Descriptive metadata and documentation are critical to maintaining data quality. Metadata is “data about the data” that describes and contextualizes the dataset to ensure it is understandable to future users. Beyond standardized metadata, useful documentation might include standard operating procedures, field notes, etc., from which metadata may be derived or referenced.

Throughout the data lifecycle, both the metadata and documentation must be recorded and updated to reflect the actions taken to the data. This includes collection, acquisition, processing, quality review, and analysis, as well as any other stage of the data lifecycle.

The dataset’s metadata and/or documentations (or a link to it) must be distributed with the dataset.

Metadata

Metadata describes information about a dataset to ensure that it can be understood and re-used properly in the future. Content of the metadata record includes where the data were collected, who is responsible for the data, why the data were created, how the data are organized, and any derived data calculation methods (e.g. for fish abundance estimate) that were used. Metadata generally follows a standard format to ensure the semantics of metadata fields are understood by creators and consumers of the metadata, to ease the use of the metadata in catalog and discovery systems, and simplify automatic machine-to-machine transfer of records.

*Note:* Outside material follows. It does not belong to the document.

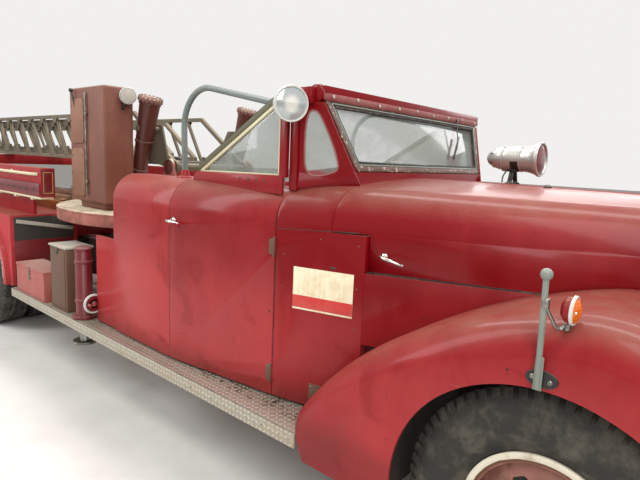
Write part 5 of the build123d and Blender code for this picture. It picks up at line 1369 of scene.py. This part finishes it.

There are two recomended metadata formats.

  1. Ecological Markup Language (EML) - https://eml.ecoinformatics.org/
  2. ISO 19115 family of standards - https://www.fgdc.gov/metadata/iso-standards

EML

The EML project is an open source, community oriented project dedicated to providing a high-quality metadata specification for describing data relevant to diverse disciplines that involve observational research like ecology, earth, and environmental science. The specification is maintained by voluntary project members who donate their time and experience in order to advance information management for ecology. Project decisions are made by consensus of the current maintainers on the project.

See this documentation for more information: Matthew B. Jones, Margaret O’Brien, Bryce Mecum, Carl Boettiger, Mark Schildhauer, Mitchell Maier, Timothy Whiteaker, Stevan Earl, Steven Chong. 2019. Ecological Metadata Language version 2.2.0. KNB Data Repository. doi:10.5063/F11834T2

ISO

It is recommended to use the ISO 19115-2 XML for metadata standards following the ISO 19115 guidance from NCEI. See also NCEI’s guidance on metadata.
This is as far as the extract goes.